Written instruction - Starting at the first line of the data below, write out each line exactly until you reach the line containing "tines pointing up.", and include that line too.

··········

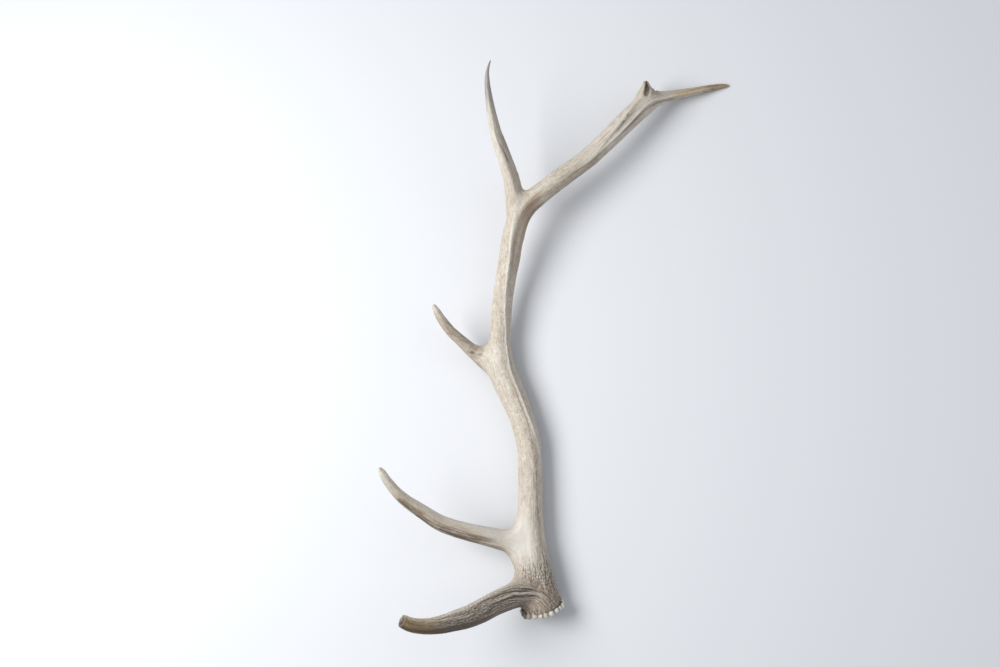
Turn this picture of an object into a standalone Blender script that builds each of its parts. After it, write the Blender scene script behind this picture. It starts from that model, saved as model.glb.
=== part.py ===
"""Shed antler of a large deer, lying on its outer side with the tines pointing up.

The antler grew as one bone. It is modelled as one continuous skin of tapered
round limbs and is then parted by thin saw lines at the main forks, so that
each limb is a solid of its own. Z is up, Y runs from the burr to the top of
the beam, and the origin is under the middle of the bounding box.
"""
import math

import bmesh
import bpy
from mathutils import Matrix, Vector

MM = 0.001

# ---------------------------------------------------------------- driving sizes
KERF = 0.3 * MM            # gap left by each saw line
FLOOR_BITE = 1.2 * MM      # depth of the small worn flats where the bone rests
SKIN_STEP = 1.5 * MM       # size of the skin's cells before it is thinned out
SKIN_TRIANGLES = 7800      # triangles kept on the whole antler
LIMB_SIDES = 8             # bevel resolution of a limb (20 sides)
RING_STEP = 5.0 * MM       # spacing of a limb's rings

BURR_RADIUS = 30.0 * MM    # middle circle of the ring of pearls
BURR_PEARLS = 17
PEARL_RADIUS = 5.0 * MM
BURR_CENTRE = (-43.5, -417.5, 30.5)
BURR_NORMAL = (-0.153, 0.893, 0.422)
SEAL_RADIUS = 27.0 * MM    # rough dome on the shed face, inside the ring
SEAL_BULGE = 7.0 * MM

# Limb stations: x, y, z of the axis and the limb's radius, in millimetres.
BEAM = [
    (-43.5, -417.5, 30.5, 29.0), (-47, -402, 29.5, 28.6), (-52, -375.5, 31, 26.0),
    (-55.5, -343.5, 31.5, 23.9), (-60, -312, 30.5, 21.9), (-62, -280, 30.5, 21),
    (-62, -247.5, 29.5, 20.1), (-63, -179, 27, 19.6), (-66.5, -149.5, 26.5, 19.8),
    (-75.5, -116, 26.5, 20.2), (-88, -82.5, 27, 21), (-101, -50.5, 28, 21.5),
    (-109, -25, 29, 20.6), (-112, 2, 31.5, 18.8), (-112, 27, 34, 17.3),
    (-105.5, 85, 43.5, 16.5), (-99, 117.5, 51, 16.8), (-91, 149.5, 59, 17.7),
    (-83.5, 181.5, 67.5, 18.2), (-71, 214.5, 76.5, 18.7), (-57, 235, 79.5, 18.3),
    (-40, 249.5, 79.5, 17.6), (-22, 263, 78, 16.8), (11, 288.5, 73, 16.5),
    (44, 313.5, 66.5, 16), (78.5, 346.5, 60, 16.5), (112, 380.5, 54, 17.3),
    (139, 406, 48, 17.6), (156, 416.6, 42.5, 13.8), (168, 420.8, 38, 11.4), (184, 425.4, 32.3, 9.3),
    (216, 432.9, 22, 7.4), (249.5, 441.9, 11.5, 5.4), (266, 445.2, 6.6, 4.3), (276.2, 446, 3.8, 2.6),
]
STUB = [(137, 405, 48, 15.5), (140.6, 421, 52.5, 12.6), (143.2, 432, 56, 8.9), (144.6, 440.2, 58.5, 5)]
ROYAL = [
    (-73, 209.5, 76, 15.8), (-74.5, 231.5, 83, 15.5), (-74.5, 252, 91, 14.8),
    (-76.3, 274.5, 101.5, 13.6), (-79.4, 289.5, 109, 12.8), (-83.3, 304.5, 117, 12.1),
    (-87.6, 319.5, 125, 11.4), (-92.2, 335.5, 134, 10.6), (-95.3, 349, 141, 9.3),
    (-99, 378.5, 155, 7.5), (-101, 408, 168, 5.3), (-101, 423, 173.5, 4.1),
    (-99.7, 435, 177.5, 2.8), (-97.2, 444.2, 179.8, 2.2), (-94, 453, 181, 1.8),
]
TREZ = [
    (-113.5, -33, 17, 18.5), (-134, -17, 21, 16.5), (-151, -3.7, 30.5, 13.8),
    (-161.9, 4.2, 39.5, 11.2), (-174.9, 17.2, 52.5, 9.5), (-188.9, 31.3, 66.5, 8.6),
    (-201.2, 49.2, 79.5, 7.3), (-207.3, 61.6, 86.5, 5.8), (-211, 69.5, 90, 3.8),
]
BEZ = [
    (-69, -326.5, 25.5, 19.5), (-92.5, -316, 37, 17.8), (-115.5, -309.5, 50, 16.1),
    (-133.5, -305, 61, 15), (-155, -299.5, 74, 14.1), (-177.5, -292.5, 87.5, 13.4),
    (-199.5, -283, 100.5, 12.6), (-227, -263, 120.5, 10.8), (-241, -252.5, 130.5, 9.8),
    (-254.5, -238.8, 141.5, 7.8), (-267, -220.8, 152, 6.1), (-273.5, -208, 158, 4.9),
    (-276.5, -202.5, 161, 3.2),
]
BROW = [
    (-51.5, -391, 32, 22.5), (-72, -393, 50, 22.3), (-91.5, -400, 70, 20.7),
    (-108.5, -408.5, 89, 19.6), (-126.5, -420, 108.5, 19.1), (-143.5, -429, 128.5, 17.2),
    (-159, -435, 147, 15.1), (-175.5, -439.5, 163.5, 13.2), (-194, -441, 179, 11.7),
    (-211.5, -438.5, 193, 10.8), (-224, -432, 203, 9.6),
]
# Webs that fill the crotches of the forks, in the same form.
WEBS = [
    [(-104, -303, 45, 9), (-84, -291, 37.5, 11), (-68, -262, 31, 13)],
    [(-100, -322, 42, 11), (-80, -337, 36, 13), (-66, -356, 32, 15)],
    [(-142, -19, 25, 10), (-124, -42, 22, 13.5), (-109, -66, 25, 15), (-97, -88, 27, 12)],
    [(-140, -1, 27, 9), (-125, 14, 30, 10), (-115, 38, 36, 11)],
    [(-73, 256, 91, 8), (-57, 250, 86, 9), (-36, 259, 80, 9)],
    [(-100, -392, 72, 12), (-78, -376, 50, 15), (-60, -350, 34, 17)],
]

# Saw lines: limb, distance along it from its first station, half width (mm).
SAWS = {
    "brow": (BROW, 64.0, 27.0),
    "bez": (BEZ, 57.0, 23.5),
    "lower": (BEAM, 176.0, 27.0),
    "trez": (TREZ, 56.0, 19.0),
    "middle": (BEAM, 452.0, 24.0),
    "royal": (ROYAL, 62.0, 19.5),
    "upper": (BEAM, 737.0, 23.0),
    "stub": (STUB, 27.5, 12.5),
    "terminal": (BEAM, 972.0, 16.5),
}

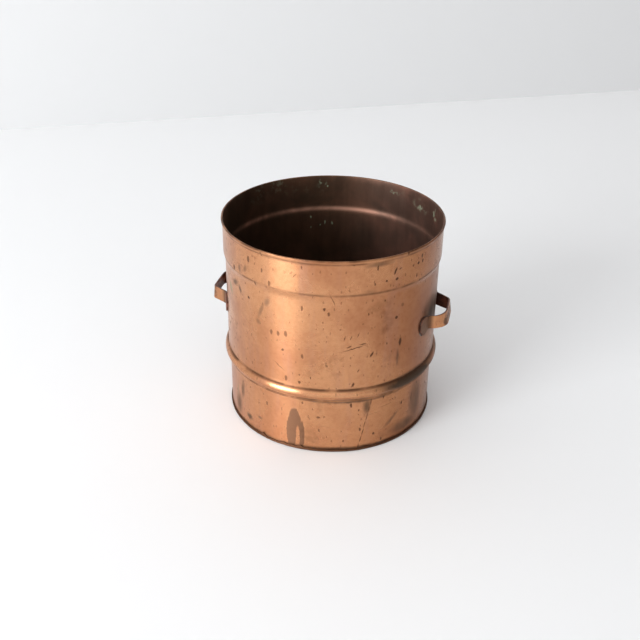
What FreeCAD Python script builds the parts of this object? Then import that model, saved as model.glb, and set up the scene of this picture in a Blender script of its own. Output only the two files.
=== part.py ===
import FreeCAD, Part
import math
import os

import Sketcher

# Open two-piece copper pot with a pan-built lower wall and two strap handles.
#
# Frame: +Z up, origin at the centre of the underside, handles on the X axis, millimetres.
# Every size is a cell of the sheet "Sizes"; every sketch, revolution and pad is bound to those cells.

doc = FreeCAD.newDocument("bee_smoker_pot")

SIZES = [
    # the sheet-metal vessel
    ("pot_height", 270.0, "underside to top of rim"),
    ("wall_diameter", 274.8, "outside of the upper wall"),
    ("sheet", 1.0, "copper sheet of both walls"),
    ("solder_gap", 0.1, "soldered gap all round between nested sheets"),
    # rim collar, which steps out to seat a lid or an insert
    ("collar_depth", 44.5, "rim down to the step"),
    ("collar_step", 2.2, "radial step of the collar"),
    ("step_height", 6.8, "height of the sloped step"),
    ("hem_height", 4.6, "height of the folded rim hem"),
    ("hem_gap", 0.6, "gap inside the folded rim hem"),
    # bead where the upper wall slips over the lower wall
    ("bead_centre", 87.4, "height of the bead's middle"),
    ("bead_height", 14.4, "height of the bead"),
    ("bead_depth", 4.6, "how far the bead stands proud"),
    ("skirt", 3.0, "plain skirt below the bead"),
    ("lap", 3.4, "lower wall above the bead"),
    # base
    ("base_thickness", 1.2, "sheet of the base disc"),
    ("flange_height", 3.6, "upturned edge of the base disc"),
    ("bottom_bend", 1.6, "outside bend radius of the base disc's edge"),
    # solder fillets
    ("fillet_leg", 2.4, "leg of the solder fillet inside the base"),
    ("joint_fillet", 0.9, "leg of the solder fillets at the wall joint"),
    # strap handles
    ("handle_height", 152.5, "middle of the straps"),
    ("strap_thickness", 2.0, "handle strap"),
    ("strap_width", 17.8, "handle strap across its grip"),
    ("handle_reach", 18.6, "upper wall to outside of the grip"),
    ("grip_straight", 26.0, "straight part of the grip"),
    ("corner_radius", 11.0, "bend at each end of the grip"),
    ("root_spacing", 79.0, "between the two places where the strap leaves the wall"),
    ("root_radius", 5.0, "bend where the strap leaves the wall"),
    ("foot_length", 18.0, "foot along the wall, past the root"),
    ("foot_width", 25.4, "flared end of a foot"),
    ("foot_corner", 11.5, "root to the widest place of a foot"),
    ("handle_solder", 0.3, "solder between a foot and the wall"),
    ("solder_margin", 0.8, "solder showing round a foot"),
]

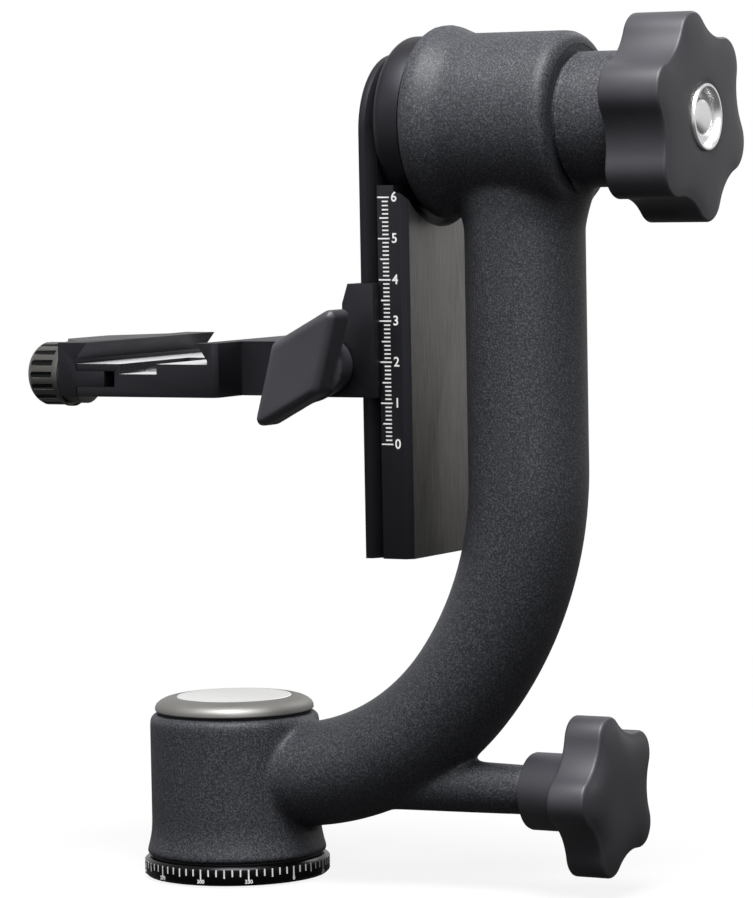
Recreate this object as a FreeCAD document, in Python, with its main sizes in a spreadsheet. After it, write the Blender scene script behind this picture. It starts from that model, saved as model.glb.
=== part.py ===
import FreeCAD, Part
import Sketcher
import math
import os

# A gimbal head for a tripod, for swinging a long lens about its balance point.
# Frame: the origin is the middle of the underside, where the tripod's plate touches.
# +Z is up, +X points from the pan axis towards the lock knobs, and -Y is the wing knob's side.
# Millimetres. Every cell of the sheet is a driving size, and every piece is bound to the cells.

Vector = FreeCAD.Vector
doc = FreeCAD.newDocument("gimbal_head")
sheet = doc.addObject("Spreadsheet::Sheet", "sizes")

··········

Expected answer -
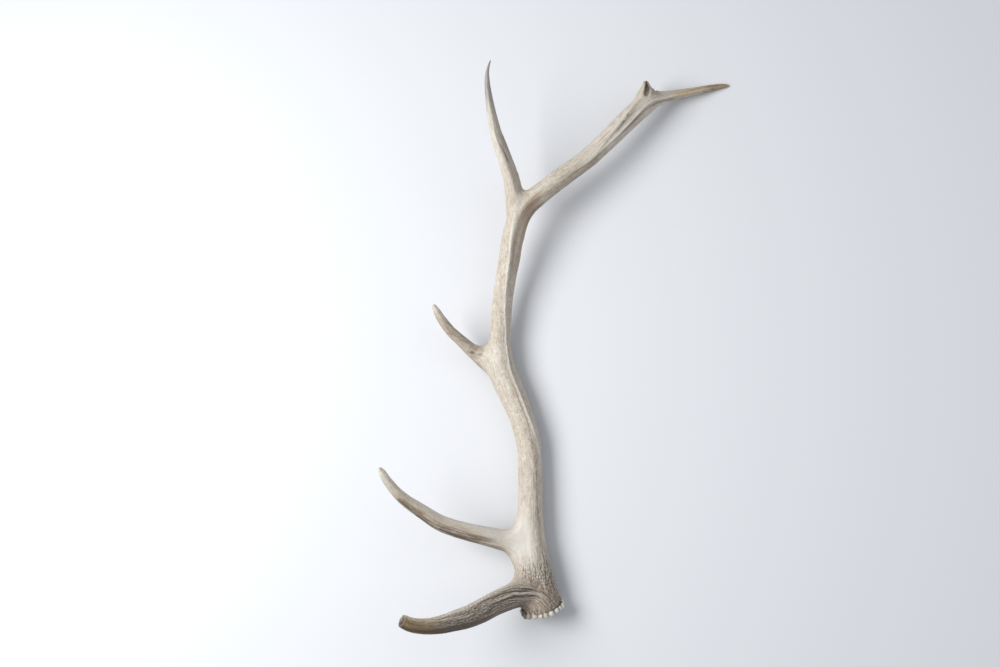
Turn this picture of an object into a standalone Blender script that builds each of its parts. After it, write the Blender scene script behind this picture. It starts from that model, saved as model.glb.
=== part.py ===
"""Shed antler of a large deer, lying on its outer side with the tines pointing up.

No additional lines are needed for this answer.